但对于某些N-Triples本体,当包装器作为jar运行时,OWLAPI解析器失败。

解析后的本体如下:http://www.cropontology.org/ontology/CO_320/Rice/nt

我们正在尝试解析它:https://github.com/ncbo/owlapi_wrapper/blob/master/src/main/java/org/stanford/ncbo/oapiwrapper/OntologyParser.java#L637

我们正面临两个案例:

  • 运行 mvn test 时:解析正常

  • 当通过 jar 运行时:使用OBO解析器,生成一个公理本体,其中整个nt本体包含在一个字符串中oboInOwl:http谓词:
    <oboInOwl:http rdf:datatype="http://www.w3.org/2001/XMLSchema#string">//www.cropontology.org/rdf/CO_320:ROOT&gt; &lt;http://www.w3.org/1999/02/22-rdf-syntax-ns#type&gt;

在这两种情况下,OWLOntologyLoaderConfiguration和输入文件是相同的。所以唯一的区别是一个使用mvn test运行,另一个运行java -jar(2使用相同的java版本)

我尝试过多种方法:

  • 禁止OBO解析器。我尝试了多种语法,但没有一种方法有效;包装器继续使用OBO解析器)

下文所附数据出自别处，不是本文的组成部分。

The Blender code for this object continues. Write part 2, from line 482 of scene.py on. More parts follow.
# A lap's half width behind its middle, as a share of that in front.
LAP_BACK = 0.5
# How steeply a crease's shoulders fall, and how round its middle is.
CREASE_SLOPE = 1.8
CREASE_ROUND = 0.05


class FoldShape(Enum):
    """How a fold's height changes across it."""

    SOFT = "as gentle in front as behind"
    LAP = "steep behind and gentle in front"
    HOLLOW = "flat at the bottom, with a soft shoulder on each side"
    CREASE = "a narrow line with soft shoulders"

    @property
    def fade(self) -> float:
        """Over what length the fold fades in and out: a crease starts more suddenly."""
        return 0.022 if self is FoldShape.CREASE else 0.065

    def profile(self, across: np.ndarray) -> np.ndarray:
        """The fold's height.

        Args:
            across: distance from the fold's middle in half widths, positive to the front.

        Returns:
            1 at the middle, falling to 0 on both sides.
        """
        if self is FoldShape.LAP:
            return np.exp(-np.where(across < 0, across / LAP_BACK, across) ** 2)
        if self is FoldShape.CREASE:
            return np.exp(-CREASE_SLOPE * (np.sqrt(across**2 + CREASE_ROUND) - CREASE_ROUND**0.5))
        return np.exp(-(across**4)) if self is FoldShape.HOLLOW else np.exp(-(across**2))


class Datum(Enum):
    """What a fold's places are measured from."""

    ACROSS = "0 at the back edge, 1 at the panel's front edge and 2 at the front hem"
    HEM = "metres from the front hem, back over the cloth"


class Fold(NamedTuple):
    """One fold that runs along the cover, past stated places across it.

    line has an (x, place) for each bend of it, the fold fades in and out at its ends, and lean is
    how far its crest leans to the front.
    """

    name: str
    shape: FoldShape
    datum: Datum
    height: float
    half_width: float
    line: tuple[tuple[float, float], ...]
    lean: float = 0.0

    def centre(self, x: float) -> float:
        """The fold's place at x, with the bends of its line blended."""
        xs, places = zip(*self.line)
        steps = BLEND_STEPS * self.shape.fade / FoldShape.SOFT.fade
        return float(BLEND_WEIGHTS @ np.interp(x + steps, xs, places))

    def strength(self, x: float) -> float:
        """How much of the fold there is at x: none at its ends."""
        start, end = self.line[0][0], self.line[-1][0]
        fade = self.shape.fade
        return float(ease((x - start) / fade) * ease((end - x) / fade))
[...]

    conf.setBannedParsers("org.obolibrary.oboformat.parser.OBOFormatParser");
    conf.setBannedParsers("o.o.oboformat.parser.OBOFormatParser");
    conf.setBannedParsers("OBOFormatParser");
    
  • 避免使用不同的owlapi依赖项。就像在此记录OWLAPI: Parser not found if run from Jar一样,我尝试仅使用owlapi-distribution来避免任何冲突

    <dependency>
      <groupId>net.sourceforge.owlapi</groupId>
      <artifactId>owlapi-distribution</artifactId>
      <version>4.3.1</version>
    </dependency>
    

任何人都知道这种不一致可能来自哪里? 为什么OWLAPI loadOntologyFromOntologyDocument在一个案例中正常工作而在另一个案例中是错误的?即使输入完全相同。

UPDATE1:

由于三元组中的某些_:genid1节点,NTriple文件的解析有时会失败。 问题如下:

  • 当应用程序打包为jar(包含依赖项)时,运行jar来解析NTriple文件。然后它无法返回org.semanticweb.owlapi.rdf.turtle.parser.ParseException: Encountered " <PNAME_LN> ":genid1 ""

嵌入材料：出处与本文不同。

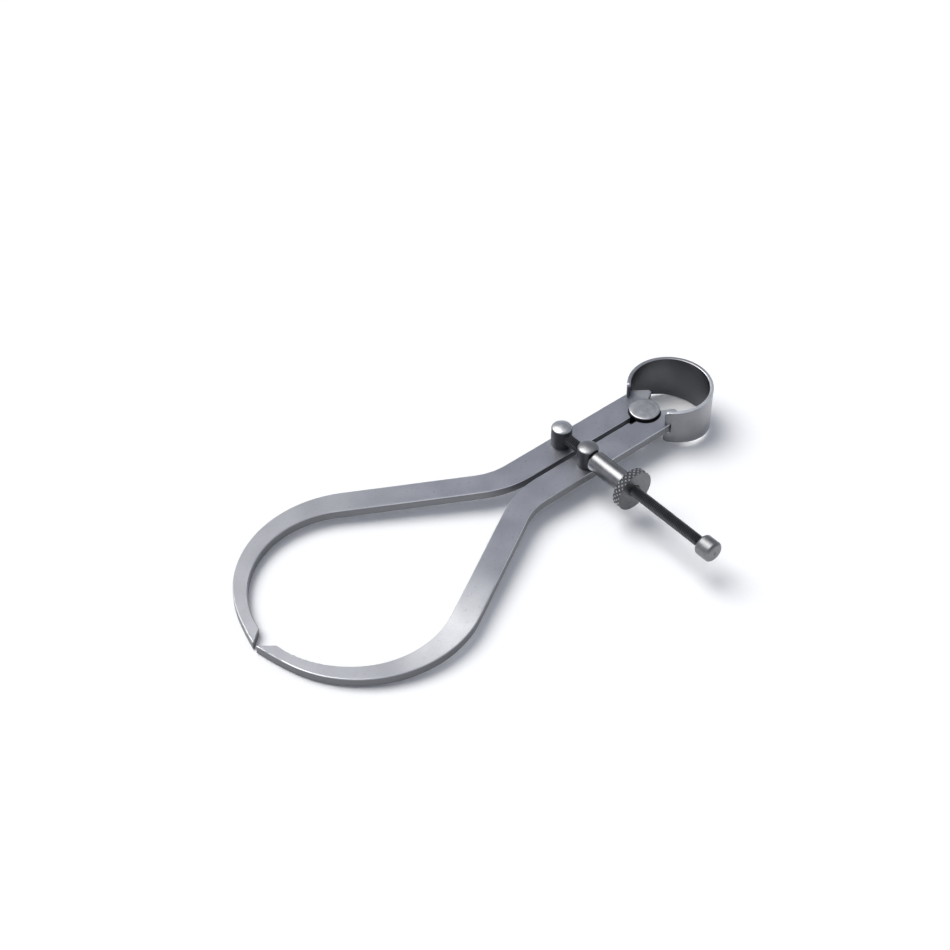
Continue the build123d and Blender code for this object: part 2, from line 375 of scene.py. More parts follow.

造成问题的三重奏是:<http://www.cropontology.org/rdf/CO_320:0001563> <http://www.w3.org/2000/01/rdf-schema#subClassOf> _:genid1.

  • 当完全相同的解析器运行时,在完全相同的文件上,通过Maven测试(解析器通过jUnit测试调用,我们使用mvn test运行测试)。然后解析顺利。并且成功提取了_:genid1节点给出的信息。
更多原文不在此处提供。